## Short task
Please repeat, exactly and with nothing added, the lines running from the line that contains "back_panel();" to the line that contains "before = set(bpy.data.objects)", both lines included.

## Data lines
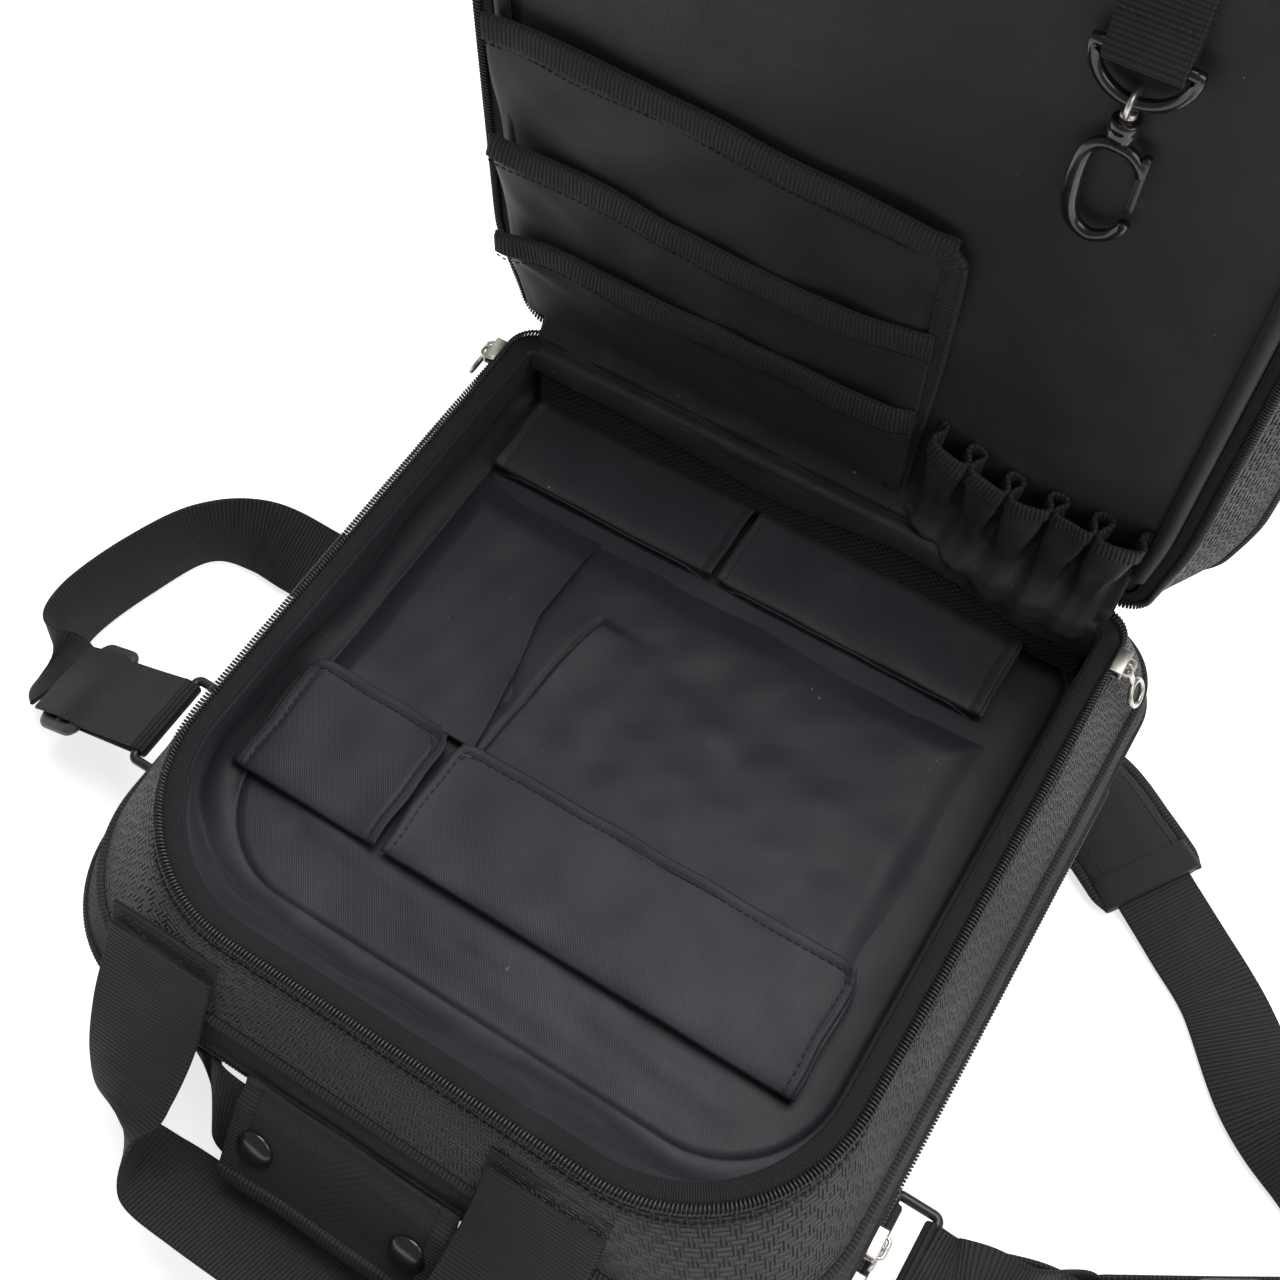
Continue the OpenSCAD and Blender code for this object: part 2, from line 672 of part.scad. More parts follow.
// The doubled end: two layers of webbing folded round the ring, running down to the adjuster
layer = ring_r + gap + strap_t / 2; // from the middle of the fold to the middle of each layer
end_drop = 27;                      // slope of the left end, in degrees
end_len = 78;
module doubled(length) {
    difference() {
        union() {
            rotate([90, 0, 0]) cylinder(r = layer + strap_t / 2, h = strap_w, center = true);
            for (side = [-1, 1]) translate([0, -strap_w / 2, side * layer - strap_t / 2])
                cube([length, strap_w, strap_t]);
        }
        rotate([90, 0, 0]) cylinder(r = layer - strap_t / 2, h = strap_w + 2, center = true);
        translate([0, -strap_w / 2 - 1, -layer + strap_t / 2]) cube([length + 1, strap_w + 2, 2 * layer - strap_t]);
    }
}
module at_left_end() {
    mirror([1, 0, 0]) translate([ring_out(left_ring), left_ring[0], left_ring[1]]) rotate([0, end_drop, 0])
        children();
}
// The right end twists onto its edge before it reaches the adjuster
right_adjuster = [ring_out(right_ring) + 69.8, right_ring[0] + 38, 24];
right_turn = 31;
module at_right_adjuster() {
    translate(right_adjuster) rotate([0, 0, right_turn]) rotate([90, 0, 0]) children();
}
module strap_end_left() { color(web_black) at_left_end() doubled(end_len); }
module strap_end_right() {
    start = [ring_out(right_ring) + 12, right_ring[0], right_ring[1]];
    color(web_black) {
        translate([ring_out(right_ring), right_ring[0], right_ring[1]]) doubled(12);
        ribbon([[start, [0, 1, 0]],
            [start + [10, 4, -2], [0, 0.94, 0.3]],
            [start + [26, 14, -10], [0, 0.6, 0.8]],
            [right_adjuster - [14, 8.4, 0], [0, 0, 1]],
            [right_adjuster, [0, 0, 1]]], strap_w, 2 * layer + strap_t, 4);
        at_right_adjuster() for (side = [-1, 1])
            translate([-1, -strap_w / 2, side * layer - strap_t / 2]) cube([58, strap_w, strap_t]);
    }
}
module tri_glide() {
    for (side = [-1, 1]) {
        translate([-13, side * (strap_w / 2 + 2.4) - 1.6, -7]) cube([26, 3.2, 14]);
        for (face = [-1, 1]) translate([side * 10.5 - 2.5, -strap_w / 2 - 3, face * 6.2 - 0.8])
            cube([5, strap_w + 6, 1.6]);
    }
    rotate([90, 0, 0]) cylinder(r = 1.9, h = strap_w + 6, center = true);
}
module tri_glides() {
    color(plastic_black) {
        at_left_end() translate([60, 0, 0]) tri_glide();
        at_right_adjuster() translate([38, 0, 0]) tri_glide();
    }
}
lie = strap_t / 2 + 0.2;            // height of webbing lying flat
left_run = end_len + 1.8;
left_end = [-ring_out(left_ring) - left_run * cos(end_drop), left_ring[0],
    left_ring[1] - left_run * sin(end_drop)];
left_floor = [left_end[0], left_end[1], 0];
module strap_webbing_left() {
    color(web_black) ribbon([
        [left_end, [0, 1, 0]],
        [left_floor + [-17.2, 9, 21.5], [-0.35, 0.85, 0.4]],
        [left_floor + [-24.2, 33, 20.6], [-0.2, 0.3, 0.9]],
        [left_floor + [-16.2, 69, 20.2], [-0.25, 0, 0.97]],
        [left_floor + [-2.2, 99, 20], [-0.2, 0.1, 0.97]],
        [left_floor + [21.8, 114, 16.4], [-0.2, 0.6, 0.7]],
        [left_floor + [54.8, 119, 8.4], [-0.15, 0.96, 0.24]],
        [[-170, 52, lie + 1.2], [-0.26, 0.96, 0]],
        [[-120, 65, lie], [-0.26, 0.96, 0]],
        [[-76, 76.5, lie], [-0.26, 0.96, 0]]], strap_w, strap_t, 4);
}
pad_t = 10.8;
pad_z = pad_t / 2 + 0.3;
module shoulder_pad() {
    color(black) ribbon([
        [[-75, 77, pad_z], [-0.26, 0.96, 0]],
        [[0, 96.5, pad_z], [-0.26, 0.96, 0]],
        [[80, 118, pad_z], [-0.26, 0.96, 0]],
        [[130, 131, pad_z], [-0.15, 0.98, 0]],
        [[160, 130, pad_z], [0.3, 0.94, 0]],
        [[184, 117, pad_z], [0.55, 0.84, 0]],
        [[206, 103, pad_z], [0.55, 0.84, 0]]], pad_w, pad_t, 4);
}
module strap_webbing_right() {
    color(web_black) ribbon([
        [[206.5, 102.7, pad_z], [0.55, 0.84, 0]],
        [[228, 89, lie + 1], [0.55, 0.84, 0]],
        [[right_adjuster[0] - 3, 71, lie + 0.8], [0.6, 0.8, 0]],
        [right_adjuster + [24, 105, -15.4], [0.62, 0.72, 0.3]],
        [right_adjuster + [50, 82, -7], [0.4, 0.4, 0.75]],
        [right_adjuster + [70, 60, -4], [0.1, 0.1, 0.97]],
        [right_adjuster + [78, 42, -4], [0, 0, 1]],
        [right_adjuster + [71, 34, -3], [0, 0, 1]],
        [right_adjuster + [58, 32, -1.5], [0, 0, 1]],
        [right_adjuster + [48.7, 29.2, 0], [0, 0, 1]]], strap_w, strap_t, 4);
}

back_panel();
back_pads();
rear_gusset_lower();
rear_zip_tape();
rear_gusset_upper();
piping();
front_gusset();
main_zip_tape();
main_lining();
floor_board();
hinge_strip();
pocket_near_left();
pocket_near_right();
pocket_far_left();
pocket_far_right();
flap_near_left();
flap_near_right();
flap_far_left();
flap_far_right();
stowed_harness_left();
stowed_harness_right();
harness_buckles();
lid_panel();
lid_foam();
lid_lining();
lid_border();
lid_zip_tape();
lid_welt();
lid_pocket_upper();
lid_pocket_middle();
lid_pocket_lower();
lid_bindings();
pen_loops();
key_webbing();
key_ring();
key_swivel();
key_hook();
hook_gate();
zip_slider_left();
zip_slider_right();
zip_pull_left();
zip_pull_right();
rear_slider_a();
rear_slider_b();
rear_pull_a();
rear_pull_b();
handle_front();
handle_patches();
handle_rear();
handle_wrap();
wrap_flap();
press_studs();
ring_tabs();
strap_rings();
strap_end_left();
strap_end_right();
tri_glides();
strap_webbing_left();
strap_webbing_right();
shoulder_pad();
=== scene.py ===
import math

import bpy
import numpy as np
from mathutils import Matrix, Vector


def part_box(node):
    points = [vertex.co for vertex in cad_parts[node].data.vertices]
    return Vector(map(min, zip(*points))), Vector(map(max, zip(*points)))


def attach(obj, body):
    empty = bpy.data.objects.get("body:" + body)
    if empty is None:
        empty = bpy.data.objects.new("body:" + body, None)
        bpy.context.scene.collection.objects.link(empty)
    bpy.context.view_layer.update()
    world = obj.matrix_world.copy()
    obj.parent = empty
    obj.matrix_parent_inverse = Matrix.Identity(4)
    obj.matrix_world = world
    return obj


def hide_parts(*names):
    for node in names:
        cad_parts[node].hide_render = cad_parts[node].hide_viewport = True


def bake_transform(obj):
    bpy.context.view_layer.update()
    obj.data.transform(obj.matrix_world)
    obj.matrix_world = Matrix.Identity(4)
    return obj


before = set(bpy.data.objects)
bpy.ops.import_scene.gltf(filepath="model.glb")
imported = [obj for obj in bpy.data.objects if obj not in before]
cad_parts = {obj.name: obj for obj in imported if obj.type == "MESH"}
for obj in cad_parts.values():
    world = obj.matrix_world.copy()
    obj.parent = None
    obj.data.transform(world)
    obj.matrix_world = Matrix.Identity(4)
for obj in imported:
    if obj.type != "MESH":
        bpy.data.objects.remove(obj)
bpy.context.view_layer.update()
mm = 0.001
print("frame loaded")


# small tools

def box(node):
    # a CAD node's lowest and highest corners, in millimetres
    low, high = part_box(node)
    return np.array(low) / mm, np.array(high) / mm


def unit(v):
    # v divided by its own length
    v = np.asarray(v, float)
    return v / np.maximum(np.linalg.norm(v, axis=-1, keepdims=True), 1e-9)


def ease(t):
    # 0 before 0, 1 after 1, a smooth step between
    t = np.clip(t, 0, 1)
    return t * t * (3 - 2 * t)


def bell(x, middle, width):
    # a smooth bump of height 1 at middle that fades out over about twice the width
    return np.exp(-((x - middle) / width) ** 2)


def openRun(keep):
    # the kept places of a closed loop in one unbroken order
    spots = np.nonzero(keep)[0]
    breaks = np.nonzero(np.diff(spots) > 1)[0]
    return np.roll(spots, -(breaks[0] + 1)) if len(breaks) else spots


def waves(p, seed, size, count=9):
    # soft noise: a sum of cosine waves in seeded directions, about -1 to 1, size is the usual wavelength
    rng = np.random.default_rng(seed)
    total = np.zeros(p.shape[:-1])
    for _ in range(count):
        direction = rng.normal(size=p.shape[-1])
        direction *= 2 * math.pi / (size * rng.uniform(0.6, 1.6)) / np.linalg.norm(direction)
        total += np.cos(p @ direction + rng.uniform(0, 2 * math.pi))
    return total / math.sqrt(count)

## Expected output
back_panel();
back_pads();
rear_gusset_lower();
rear_zip_tape();
rear_gusset_upper();
piping();
front_gusset();
main_zip_tape();
main_lining();
floor_board();
hinge_strip();
pocket_near_left();
pocket_near_right();
pocket_far_left();
pocket_far_right();
flap_near_left();
flap_near_right();
flap_far_left();
flap_far_right();
stowed_harness_left();
stowed_harness_right();
harness_buckles();
lid_panel();
lid_foam();
lid_lining();
lid_border();
lid_zip_tape();
lid_welt();
lid_pocket_upper();
lid_pocket_middle();
lid_pocket_lower();
lid_bindings();
pen_loops();
key_webbing();
key_ring();
key_swivel();
key_hook();
hook_gate();
zip_slider_left();
zip_slider_right();
zip_pull_left();
zip_pull_right();
rear_slider_a();
rear_slider_b();
rear_pull_a();
rear_pull_b();
handle_front();
handle_patches();
handle_rear();
handle_wrap();
wrap_flap();
press_studs();
ring_tabs();
strap_rings();
strap_end_left();
strap_end_right();
tri_glides();
strap_webbing_left();
strap_webbing_right();
shoulder_pad();
=== scene.py ===
import math

import bpy
import numpy as np
from mathutils import Matrix, Vector


def part_box(node):
    points = [vertex.co for vertex in cad_parts[node].data.vertices]
    return Vector(map(min, zip(*points))), Vector(map(max, zip(*points)))


def attach(obj, body):
    empty = bpy.data.objects.get("body:" + body)
    if empty is None:
        empty = bpy.data.objects.new("body:" + body, None)
        bpy.context.scene.collection.objects.link(empty)
    bpy.context.view_layer.update()
    world = obj.matrix_world.copy()
    obj.parent = empty
    obj.matrix_parent_inverse = Matrix.Identity(4)
    obj.matrix_world = world
    return obj


def hide_parts(*names):
    for node in names:
        cad_parts[node].hide_render = cad_parts[node].hide_viewport = True


def bake_transform(obj):
    bpy.context.view_layer.update()
    obj.data.transform(obj.matrix_world)
    obj.matrix_world = Matrix.Identity(4)
    return obj


before = set(bpy.data.objects)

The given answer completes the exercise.